» What this task involves: Where a line in the listing below contains the word "materials", copy that line.

» Data excerpt:
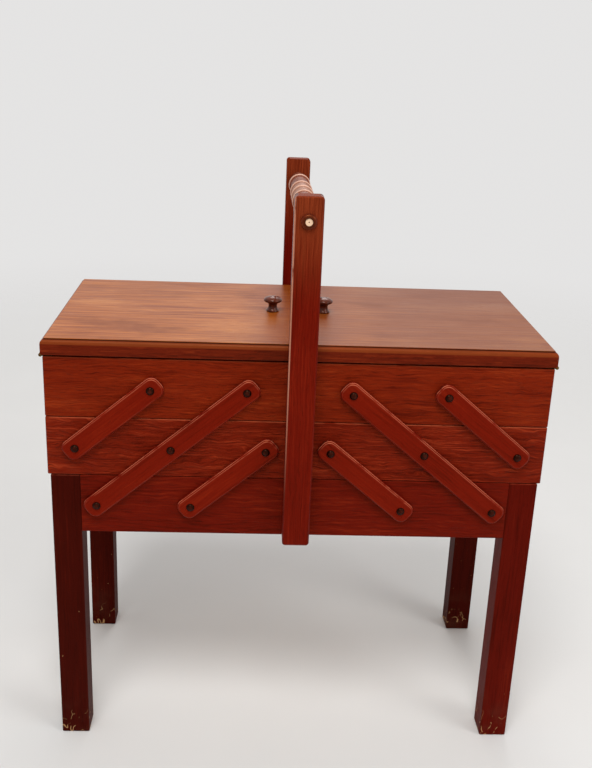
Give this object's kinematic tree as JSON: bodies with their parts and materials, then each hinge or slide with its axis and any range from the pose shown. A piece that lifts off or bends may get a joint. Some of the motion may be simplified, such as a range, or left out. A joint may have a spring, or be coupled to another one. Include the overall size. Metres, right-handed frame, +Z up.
{
  "type": "cantilever sewing box",
  "caption": "Wooden sewing carrier on four legs: a box under two pairs of trays that swing out on arms, with two hinged lids and a turned carrying rod between uprights.",
  "frame": {"origin": "on the ground, under the middle of the object", "axes": "+Z up, +X to the right along the lids, +Y towards the back; the two long sides are alike"},
  "size_m": [0.4568, 0.2664, 0.541],
  "materials": {
    "board_wood": "stained and varnished coarse-grained hardwood",
    "end_wood": "stained and varnished coarse-grained hardwood",
    "arm_wood": "red-stained varnished hardwood",
    "leg_wood": "dark red-stained varnished hardwood, scuffed at the feet",
    "lid_wood": "glossy varnished, faded brown",
    "rod_wood": "turned hardwood, worn pale by hands",
    "plywood": "plain plywood",
    "knob_wood": "dark polished turned hardwood",
    "pin_metal": "dark bronzed domed nail",
    "hinge_metal": "dull tarnished brass"
  },
  "bodies": {
    "root": {"leg_front_left": "leg_wood", "leg_front_right": "leg_wood", "leg_back_left": "leg_wood", "leg_back_right": "leg_wood", "box_front_board": "board_wood", "box_back_board": "board_wood", "box_left_end": "end_wood", "box_right_end": "end_wood", "box_bottom": "plywood", "upright_front": "arm_wood", "upright_back": "arm_wood", "upright_packers": "arm_wood", "upright_screws": "pin_metal", "handle_rod": "rod_wood", "rod_end_buttons": "arm_wood", "box_pivot_pins": "pin_metal"},
    "long_arms_left": {"long_arm_left_front": "arm_wood", "long_arm_left_back": "arm_wood"},
    "lower_arms_left": {"lower_arm_left_front": "arm_wood", "lower_arm_left_back": "arm_wood"},
    "upper_arms_left": {"upper_arm_left_front": "arm_wood", "upper_arm_left_back": "arm_wood"},
    "middle_tray_left": {"middle_tray_left_front": "board_wood", "middle_tray_left_back": "board_wood", "middle_tray_left_inner_end": "end_wood", "middle_tray_left_outer_end": "end_wood", "middle_tray_left_bottom": "plywood", "middle_tray_left_pins": "pin_metal"},
    "top_tray_left": {"top_tray_left_front": "board_wood", "top_tray_left_back": "board_wood", "top_tray_left_inner_end": "end_wood", "top_tray_left_outer_end": "end_wood", "top_tray_left_bottom": "plywood", "top_tray_left_pins": "pin_metal", "top_tray_left_hinge": "hinge_metal"},
    "lid_left": {"lid_left": "lid_wood", "lid_left_hinge": "hinge_metal", "lid_left_knob": "knob_wood"},
    "long_arms_right": {"long_arm_right_front": "arm_wood", "long_arm_right_back": "arm_wood"},
    "lower_arms_right": {"lower_arm_right_front": "arm_wood", "lower_arm_right_back": "arm_wood"},
    "upper_arms_right": {"upper_arm_right_front": "arm_wood", "upper_arm_right_back": "arm_wood"},
    "middle_tray_right": {"middle_tray_right_front": "board_wood", "middle_tray_right_back": "board_wood", "middle_tray_right_inner_end": "end_wood", "middle_tray_right_outer_end": "end_wood", "middle_tray_right_bottom": "plywood", "middle_tray_right_pins": "pin_metal"},
    "top_tray_right": {"top_tray_right_front": "board_wood", "top_tray_right_back": "board_wood", "top_tray_right_inner_end": "end_wood", "top_tray_right_outer_end": "end_wood", "top_tray_right_bottom": "plywood", "top_tray_right_pins": "pin_metal", "top_tray_right_hinge": "hinge_metal"},
    "lid_right": {"lid_right": "lid_wood", "lid_right_hinge": "hinge_metal", "lid_right_knob": "knob_wood"}
  },
  "joints": [
    {"name": "open_left", "type": "hinge", "parent": "root", "child": "long_arms_left", "pos_m": [-0.1813, 0, 0.2528], "axis": [0, -1, 0], "range_deg": [0, 100.39]},
    {"name": "middle_tray_left_level", "type": "hinge", "parent": "long_arms_left", "child": "middle_tray_left", "pos_m": [-0.1141, 0, 0.3088], "axis": [0, -1, 0], "range_deg": [-100.39, 0]},
    {"name": "top_tray_left_level", "type": "hinge", "parent": "long_arms_left", "child": "top_tray_left", "pos_m": [-0.0469, 0, 0.3648], "axis": [0, -1, 0], "range_deg": [-100.39, 0]},
    {"name": "lower_arms_left_turn", "type": "hinge", "parent": "root", "child": "lower_arms_left", "pos_m": [-0.0964, 0, 0.2528], "axis": [0, -1, 0], "range_deg": [0, 100.39]},
    {"name": "upper_arms_left_turn", "type": "hinge", "parent": "middle_tray_left", "child": "upper_arms_left", "pos_m": [-0.199, 0, 0.3088], "axis": [0, -1, 0], "range_deg": [0, 100.39]},
    {"name": "lid_left_hinge_turn", "type": "hinge", "parent": "top_tray_left", "child": "lid_left", "pos_m": [-0.2268, 0, 0.39345], "axis": [0, -1, 0], "range_deg": [0, 180]},
    {"name": "open_right", "type": "hinge", "parent": "root", "child": "long_arms_right", "pos_m": [0.1813, 0, 0.2528], "axis": [0, 1, 0], "range_deg": [0, 100.39]},
    {"name": "middle_tray_right_level", "type": "hinge", "parent": "long_arms_right", "child": "middle_tray_right", "pos_m": [0.1141, 0, 0.3088], "axis": [0, 1, 0], "range_deg": [-100.39, 0]},
    {"name": "top_tray_right_level", "type": "hinge", "parent": "long_arms_right", "child": "top_tray_right", "pos_m": [0.0469, 0, 0.3648], "axis": [0, 1, 0], "range_deg": [-100.39, 0]},
    {"name": "lower_arms_right_turn", "type": "hinge", "parent": "root", "child": "lower_arms_right", "pos_m": [0.0964, 0, 0.2528], "axis": [0, 1, 0], "range_deg": [0, 100.39]},
    {"name": "upper_arms_right_turn", "type": "hinge", "parent": "middle_tray_right", "child": "upper_arms_right", "pos_m": [0.199, 0, 0.3088], "axis": [0, 1, 0], "range_deg": [0, 100.39]},
    {"name": "lid_right_hinge_turn", "type": "hinge", "parent": "top_tray_right", "child": "lid_right", "pos_m": [0.2268, 0, 0.39345], "axis": [0, 1, 0], "range_deg": [0, 180]}
  ],
  "couplings": [
    {"joint": "middle_tray_left_level", "follows": "open_left", "ratio": -1},
    {"joint": "top_tray_left_level", "follows": "open_left", "ratio": -1},
    {"joint": "lower_arms_left_turn", "follows": "open_left", "ratio": 1},
    {"joint": "upper_arms_left_turn", "follows": "open_left", "ratio": 1},
    {"joint": "middle_tray_right_level", "follows": "open_right", "ratio": -1},
    {"joint": "top_tray_right_level", "follows": "open_right", "ratio": -1},
    {"joint": "lower_arms_right_turn", "follows": "open_right", "ratio": 1},
    {"joint": "upper_arms_right_turn", "follows": "open_right", "ratio": 1}
  ]
}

» Solved problem:
Give this object's kinematic tree as JSON: bodies with their parts and materials, then each hinge or slide with its axis and any range from the pose shown. A piece that lifts off or bends may get a joint. Some of the motion may be simplified, such as a range, or left out. A joint may have a spring, or be coupled to another one. Include the overall size. Metres, right-handed frame, +Z up.
  "materials": {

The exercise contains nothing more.